Ces remarques, malgré le caractère fluctuant des points de vue exprimés, peuvent nous amener à tirer quelques conclusions générales sur le statut éthique et aléthique des énoncés fictionnels. Ainsi que l’affirme Wayne C. Booth,
En rejetant la clôture des modernistes, nous nous ouvrons en fait un territoire merveilleusement riche et relativement inexploré. Au lieu de poursuivre le débat éculé autour de « l’esthétique » ou autour de la meilleure définition de l’art, ou de la littérature, ou du roman, nous sommes libres de nous demander « quelle était au juste la valeur éthique, pour moi, de lire ou de regarder la fiction qui m’a occupé pendant des heures ou des jours ? Est-ce que j’étais en bonne ou en mauvaise compagnie ? » Pourquoi certains auteurs tels que nous nous les représentons sont presque aussi précieux pour nous que nos amis ou nos amants, alors que d’autres, aussi habiles dans l’art de raconter, se révèlent, quand on les presse, au mieux comme des compagnons de fortune ou comme des connaissances occasionnelles, au pire comme des séducteurs insidieux, des violeurs qui, s’ils en avaient l’occasion, détruiraient jusqu’à notre âme13 .
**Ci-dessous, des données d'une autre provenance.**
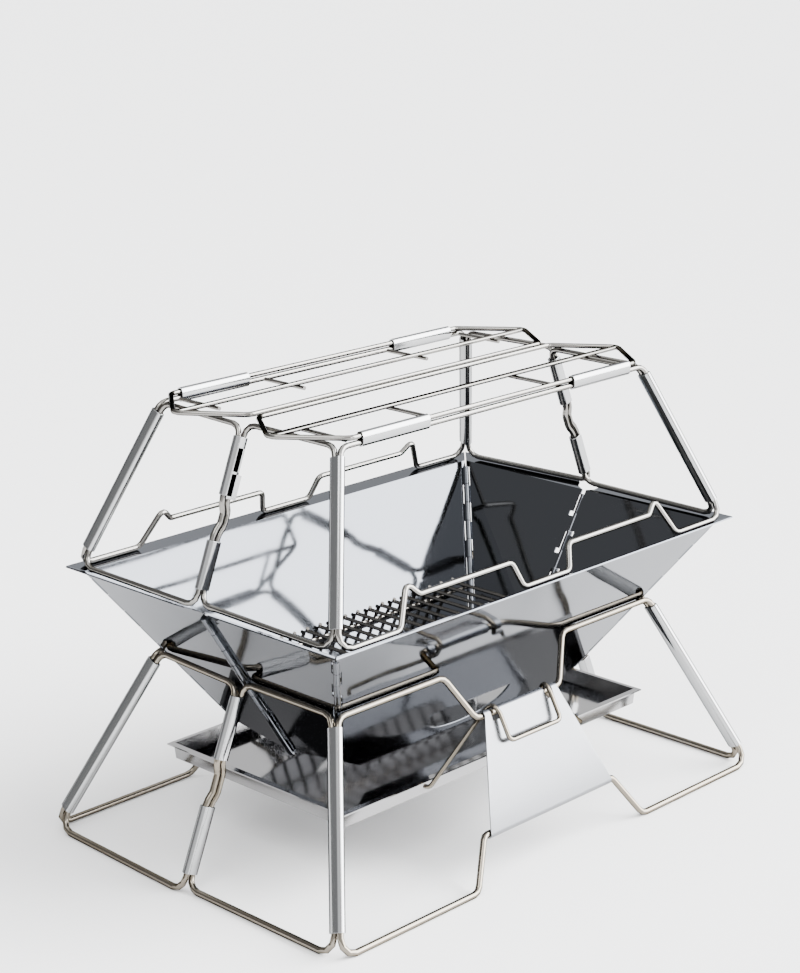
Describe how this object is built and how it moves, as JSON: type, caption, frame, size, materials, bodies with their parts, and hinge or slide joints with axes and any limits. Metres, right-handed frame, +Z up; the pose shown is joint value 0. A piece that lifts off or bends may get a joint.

Quoi qu’il en soit, au lieu d’entrer dans ce débat passionnant, on constate que Barthes affiche un dédain souverain pour toutes ces questions. Il préfère trancher le nœud gordien de l’interprétation et affirmer sans ambages que la polyphonie romanesque est si complexe qu’il vaut mieux ne pas chercher à en démêler les voix. Il tire ainsi une conséquence beaucoup plus radicale que Bakhtine de l’« exotopie » de l’auteur, pour revendiquer une totale autonomie du texte. Le roman est ainsi rendu à son monologisme, parce que Barthes refuse d’entendre d’autres voix que celle de la pure textualité, une voix cristalline qui serait selon lui sans origine.
L’énonciation dans son entier est un processus vide, qui fonctionne parfaitement sans qu’il soit nécessaire de le remplir par la personne des interlocuteurs : linguistiquement, l’Auteur n’est jamais rien de plus que celui qui écrit, tout comme je n’est autre que celui qui dit je : le langage connaît un « sujet », non une « personne », et ce sujet, vide en dehors de l’énonciation même qui le définit, suffit à faire « tenir » le langage, c’est-à-dire à l’épuiser14.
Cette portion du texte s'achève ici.